====== Recorded information
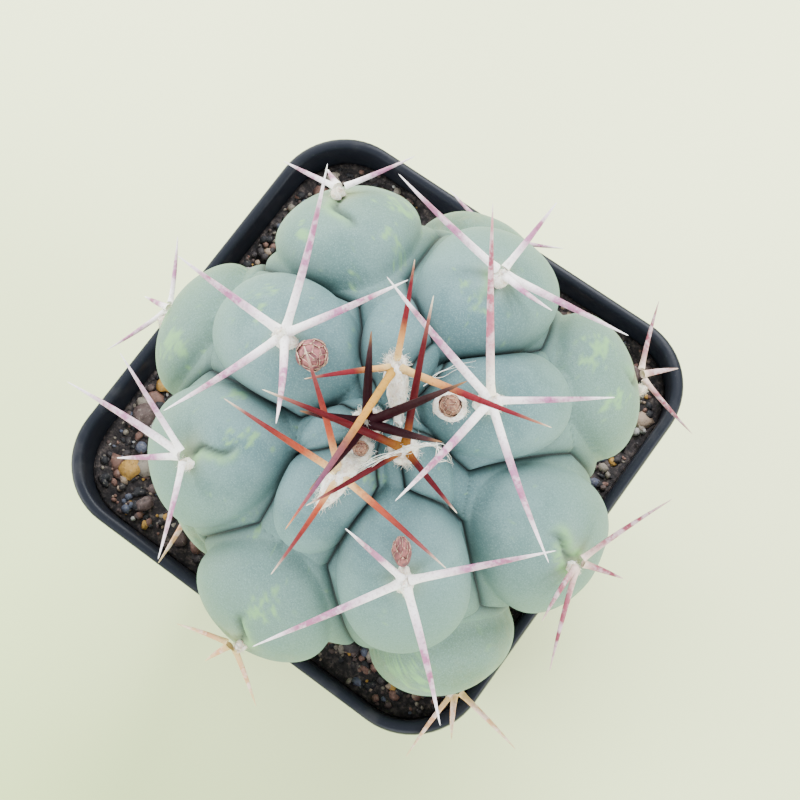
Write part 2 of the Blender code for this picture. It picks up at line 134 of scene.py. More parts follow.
def smooth_noise(points, cell_size, seed):
    """Value noise from -1 to 1: lattice numbers blended by t * t * (3 - 2 * t) along each axis."""
    spot = np.asarray(points) / cell_size
    cell = np.floor(spot).astype(np.int64)
    part = spot - cell
    blend = part * part * (3 - 2 * part)
    total = 0.0
    for corner in np.ndindex(2, 2, 2):
        weight = np.prod(np.where(np.array(corner) == 1, blend, 1 - blend), axis=-1)
        total = total + weight * lattice_number(cell + np.array(corner), seed)
    return 2 * total - 1


print("noise at the origin", round(float(smooth_noise(np.zeros(3), 0.01, 1)), 3))

# %% [markdown]
# ## Helpers for materials
#
# Shader maths reads best as ordinary expressions. `Number` wraps a socket, and adding, subtracting
# or multiplying it adds the Math node. `Finish` holds one material and makes any other node with
# one method, so each finish below is a few readable lines.

# %% Shader numbers and finishes
class Number:
    """A shader value that grows Math nodes when it is used in an expression."""

    def __init__(self, finish, socket):
        self.finish = finish
        self.socket = socket

    def math(self, operation, *values):
        return self.finish.node("ShaderNodeMath", {"operation": operation}, dict(enumerate(values)))

    def __add__(self, other):
        return self.math("ADD", self, other)

    def __radd__(self, other):
        return self.math("ADD", other, self)

    def __sub__(self, other):
        return self.math("SUBTRACT", self, other)

    def __rsub__(self, other):
        return self.math("SUBTRACT", other, self)

    def __mul__(self, other):
        return self.math("MULTIPLY", self, other)

    def clamped(self):
        """The value, held between 0 and 1."""
        return self.finish.node("ShaderNodeClamp", {}, {0: self, 1: 0.0, 2: 1.0})

    def band(self, low, high):
        """0 below low, 1 above high, and smooth between them."""
        settings = {"interpolation_type": "SMOOTHSTEP"}
        return self.finish.node("ShaderNodeMapRange", settings, {0: self, 1: low, 2: high, 3: 0.0, 4: 1.0})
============
### [Exercise aim]
Output the listing above word for word.

### [Solution to the problem]
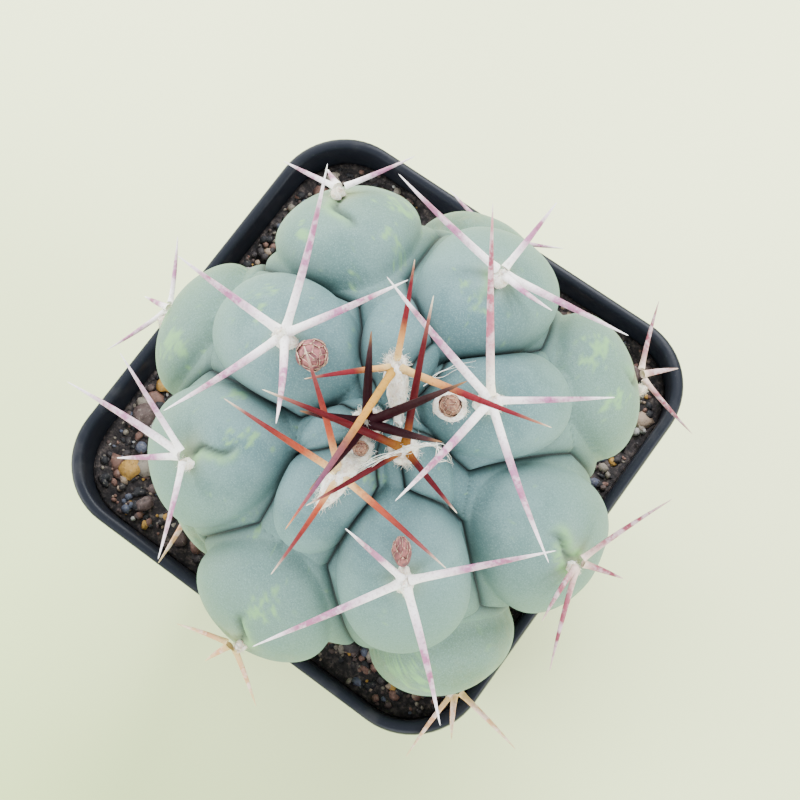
Write part 2 of the Blender code for this picture. It picks up at line 134 of scene.py. More parts follow.
def smooth_noise(points, cell_size, seed):
    """Value noise from -1 to 1: lattice numbers blended by t * t * (3 - 2 * t) along each axis."""
    spot = np.asarray(points) / cell_size
    cell = np.floor(spot).astype(np.int64)
    part = spot - cell
    blend = part * part * (3 - 2 * part)
    total = 0.0
    for corner in np.ndindex(2, 2, 2):
        weight = np.prod(np.where(np.array(corner) == 1, blend, 1 - blend), axis=-1)
        total = total + weight * lattice_number(cell + np.array(corner), seed)
    return 2 * total - 1


print("noise at the origin", round(float(smooth_noise(np.zeros(3), 0.01, 1)), 3))

# %% [markdown]
# ## Helpers for materials
#
# Shader maths reads best as ordinary expressions. `Number` wraps a socket, and adding, subtracting
# or multiplying it adds the Math node. `Finish` holds one material and makes any other node with
# one method, so each finish below is a few readable lines.

# %% Shader numbers and finishes
class Number:
    """A shader value that grows Math nodes when it is used in an expression."""

    def __init__(self, finish, socket):
        self.finish = finish
        self.socket = socket

    def math(self, operation, *values):
        return self.finish.node("ShaderNodeMath", {"operation": operation}, dict(enumerate(values)))

    def __add__(self, other):
        return self.math("ADD", self, other)

    def __radd__(self, other):
        return self.math("ADD", other, self)

    def __sub__(self, other):
        return self.math("SUBTRACT", self, other)

    def __rsub__(self, other):
        return self.math("SUBTRACT", other, self)

    def __mul__(self, other):
        return self.math("MULTIPLY", self, other)

    def clamped(self):
        """The value, held between 0 and 1."""
        return self.finish.node("ShaderNodeClamp", {}, {0: self, 1: 0.0, 2: 1.0})

    def band(self, low, high):
        """0 below low, 1 above high, and smooth between them."""
        settings = {"interpolation_type": "SMOOTHSTEP"}
        return self.finish.node("ShaderNodeMapRange", settings, {0: self, 1: low, 2: high, 3: 0.0, 4: 1.0})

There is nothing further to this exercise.